Afrodisac’s resident DJ hails from Nairobi, Kenya, where he started spinning in high school. While studying at the University of Nebraska, he picked up an African-oriented radio show on community radio station KZUM. In 2000, he moved to Chicago and plunged into deejaying and party promoting. After guest sets at darkroom and hosting a show on XM Radio channel Ngoma, he found himself deejaying African hip-hop at a Hard Rock Cafe party on a bill with live Afropop and island beats. He borrowed the name Afrodisiac and launched his own all-African monthly—but not before enlisting promoter and man-about-town Aureleian PV, who “had some good connections with the Cameroonians, the Ivorians.”
Chicago’s last African-oriented club, the Equator near Broadway and Lawrence, closed about eight years ago. And while the Windy City African expat population is only a sliver of those in East Coast cities, it’s also more likely to band together. “That’s one of the reasons why people like our event. It’s really a melting pot of different people and different cultures,” TopDonn says with a degree of understatement.
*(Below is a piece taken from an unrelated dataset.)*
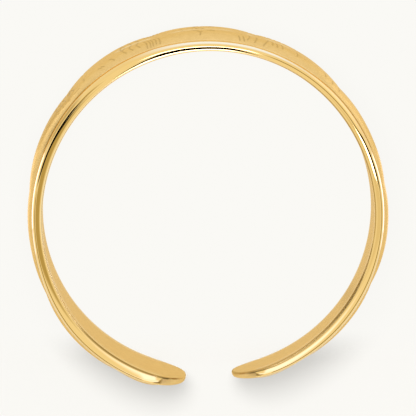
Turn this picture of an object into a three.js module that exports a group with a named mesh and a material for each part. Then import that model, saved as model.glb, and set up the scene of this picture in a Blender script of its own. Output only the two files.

A daunting number of genres make up contemporary African club music. A few compilations, such as Urban Africa Club from Germany’s African-oriented Out Here label from 2007 and the Tsotsi soundtrack, heavy on kwaito (South African’s clubby hip-hop), have tried keeping up. Syndicated radio shows like Afropop Worldwide barely scratch the surface of the new sounds.
The strength of Afrodisiac’s playlist is that it’s awesomely broad but refreshingly exclusive. TopDonn programs genge (Kenyan hip-hop) alongside genres from southern and eastern Africa, plus some cuts from English-speaking West Africa. “I’m playing South African house; we have a big following for that,” he says. He also locks in a guest DJ to play music from French-speaking West Africa: makossa (uptempo funk) from Cameroon and zouk (chilled pop) of Cape Verde, alongside the electronic dance music of Senegal, Mali, Guinea and the Ivory Coast.
It’s a lot of ground to cover, but TopDonn isn’t in a position to play classics all night—his wired audience keeps up on trends at home. “They expect you to know everything from their neck of the woods,” he says.
TopDonn says getting new material isn’t the challenge—he’s served by various African labels and record pools. “[The challenge is that] it takes a lot of time and research to know your different genres of music. And not only that, but to know which particular people in the club will respond to those types of music.”
With familiar flashes of hip-hop and house and an overall free-wheeling atmosphere, Afrodisiac—if you couldn’t guess—isn’t just for Africans. It’s just a damn good international dance party, no passport required.
TopDonn spins Afrodisiac, Saturday 5 at Sonotheque.